A phase-specific psychological therapy for people with problematic cannabis use following a first episode of psychosis: a randomized controlled trial
C. Barrowclough, M. Marshall, L. Gregg, M. Fitzsimmons, B. Tomenson, J. Warburton and F. Lobban
Background Cannabis use is high amongst young people who have recently had their first episode of psychosis, and is associated with worse outcomes. To date, interventions to reduce cannabis consumption have been largely ineffective, and it has been suggested that longer treatment periods are required.
Method In a pragmatic single-blind randomized controlled trial 110 participants were randomly allocated to one of three conditions: a brief motivational interviewing and cognitive behavioural therapy (MI-CBT) intervention (up to 12 sessions over 4.5 months) with standard care from an early intervention service; a long MI-CBT intervention (up to 24 sessions over 9 months) with standard care; or standard care alone. The primary outcome was change in cannabis use as measured by Timeline Followback.
Results Neither the extended nor the brief interventions conferred benefit over standard care in terms of reductions in frequency or amount of cannabis use.
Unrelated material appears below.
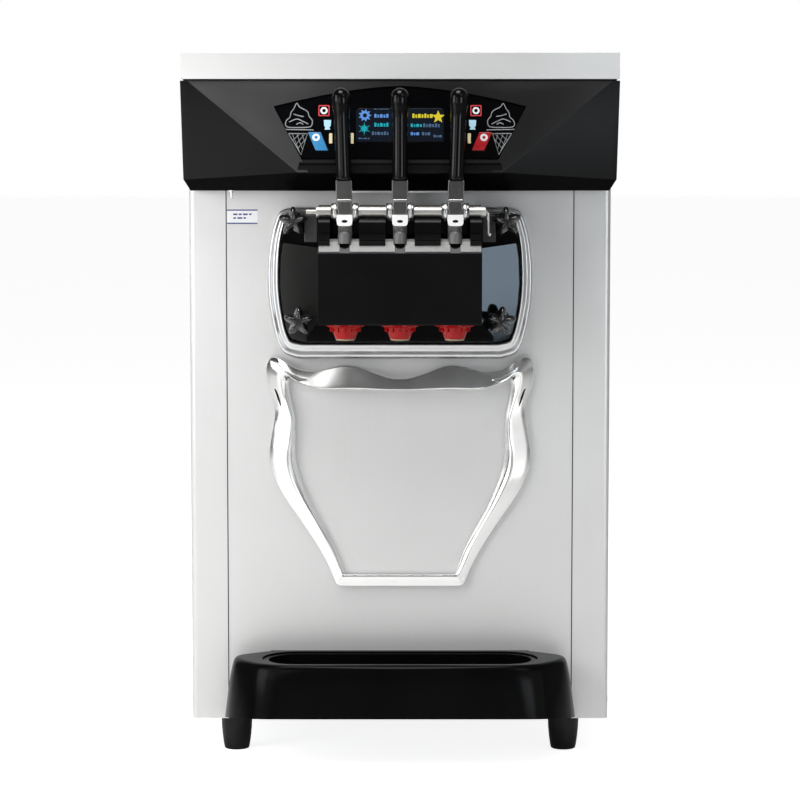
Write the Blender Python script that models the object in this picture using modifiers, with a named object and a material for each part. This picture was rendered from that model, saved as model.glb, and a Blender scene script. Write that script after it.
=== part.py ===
"""Countertop soft serve machine with three draw handles, built as separate named pieces.

Units are metres, +Z up, the front faces -Y. Every y below is measured from the outer face of the
front panel, and the whole machine hangs from an empty that puts its base centre on the origin.
"""

import math

import bmesh
import bpy
from mathutils import Matrix, Vector

# ---- Driving dimensions ----
FRONT_REACH = 0.118  # the drip tray's front, ahead of the front panel
REAR_REACH = 0.632  # the cord gland's end, behind the front panel
PANEL_Y = (FRONT_REACH - REAR_REACH) / 2  # where the front panel stands, so the depth is centred

BODY_X = 0.2605  # half the body's width
BODY_REAR = 0.612
BODY_BOTTOM = 0.047
BODY_TOP = 0.8435
SEAM_X = 0.2145  # seam between the front panel and the side panels
SHEET = 0.0015
GAP = 0.0004

HEAD_X = 0.267
DECK_X = 0.2660
DECK_FRONT = -0.055
DECK_REAR = 0.614
DECK_TOP = 0.876
DECK_FLOOR = 0.861  # the recess that the hopper lid lies in

VALVE_X = (-0.0665, 0.0, 0.0665)
SIDES = ("left", "centre", "right")
PIN_Y, PIN_Z = -0.092, 0.6843
PIN_R = 0.007
LEVER_ARM = 0.026  # from the pin to the plunger's axis
HANDLE_LEAN = 0.03  # how far the outer handles lean outwards, for each metre of height
PLUNGER_Y = PIN_Y + LEVER_ARM
PISTON_R = 0.0130
BORE_R = 0.0133
FINGER_R = 0.004
BOSS_HALF = 0.0166

BLOCK_X = 0.0985  # half the width of the block's front box
BLOCK_FRONT = -0.110
WING_FRONT = -0.036
BLOCK_BOTTOM = 0.5505
BLOCK_SHELF = 0.636  # top edge of the box's front face
BLOCK_DECK = 0.6465  # where the plungers enter

KNOB_PLACES = {
    "upper_left": (-0.130, 0.6716),
    "upper_right": (0.130, 0.6716),
    "lower_left": (-0.1235, 0.5503),
    "lower_right": (0.1235, 0.5503),
}
STUD_R = 0.004
KNOB_BACK, KNOB_FRONT = -0.0405, -0.0705

CYLINDER_X, CYLINDER_Z = 0.072, 0.605
CYLINDER_R, CYLINDER_WALL = 0.055, 0.004
CYLINDER_Y = (0.0085, 0.360)
PULLEY_Y = 0.510
MOTOR_X, MOTOR_Z = 0.140, 0.150

TRAY_TOP, TRAY_BOTTOM = 0.1335, 0.070
TRAY_DROP = 0.020
WELL_HALF, WELL_R, WELL_Y = 0.127, 0.0385, -0.051

SLOPE = math.atan2(0.024, 0.111)  # the head's upper face leans back by this much
FACE_TOP_Y, FACE_TOP_Z = -0.052, 0.842

COLOURS = {
    "stainless": ((0.72, 0.72, 0.73), 0.32, 1.0),
    "chrome": ((0.86, 0.86, 0.88), 0.08, 1.0),
    "black_gloss": ((0.012, 0.012, 0.014), 0.12, 0.0),
    "black_satin": ((0.03, 0.03, 0.032), 0.38, 0.0),
    "head_black": ((0.035, 0.035, 0.036), 0.42, 0.0),
    "rubber": ((0.02, 0.02, 0.02), 0.7, 0.0),
    "nozzle_red": ((0.55, 0.02, 0.02), 0.3, 0.0),
    "key_blue": ((0.05, 0.32, 0.62), 0.3, 0.0),
    "key_red": ((0.65, 0.03, 0.03), 0.3, 0.0),
    "painted_steel": ((0.30, 0.31, 0.32), 0.5, 0.6),
    "copper_fins": ((0.62, 0.60, 0.58), 0.45, 0.9),
    "nylon_white": ((0.8, 0.8, 0.78), 0.5, 0.0),
}


# ---- Scene and helpers ----
def clear_scene():
    for old in list(bpy.data.objects):
        bpy.data.objects.remove(old)


def collection(name, hidden=False):
    made = bpy.data.collections.new(name)
    bpy.context.scene.collection.children.link(made)
    made.hide_render = hidden
    return made


def material(name):
    found = bpy.data.materials.get(name)
    if found:
        return found
    colour, roughness, metallic = COLOURS[name]
    made = bpy.data.materials.new(name)
    made.use_nodes = True
    shader = made.node_tree.nodes["Principled BSDF"]
    shader.inputs["Base Color"].default_value = (*colour, 1)
    shader.inputs["Roughness"].default_value = roughness
    shader.inputs["Metallic"].default_value = metallic
    return made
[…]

Also the interventions did not result in improvements in the assessed clinical outcomes, including symptoms, functioning, hospital admissions or relapse.
Conclusions Integrated MI and CBT for people with cannabis use and recent-onset psychosis does not reduce cannabis use or improve clinical outcomes. These findings are consistent with those in the published literature, and additionally demonstrate that offering a more extended intervention does not confer any advantage. Many participants were not at an action stage for change and for those not ready to reduce or quit cannabis, targeting associated problems rather than the cannabis use per se may be the best current strategy for mental health services to adopt.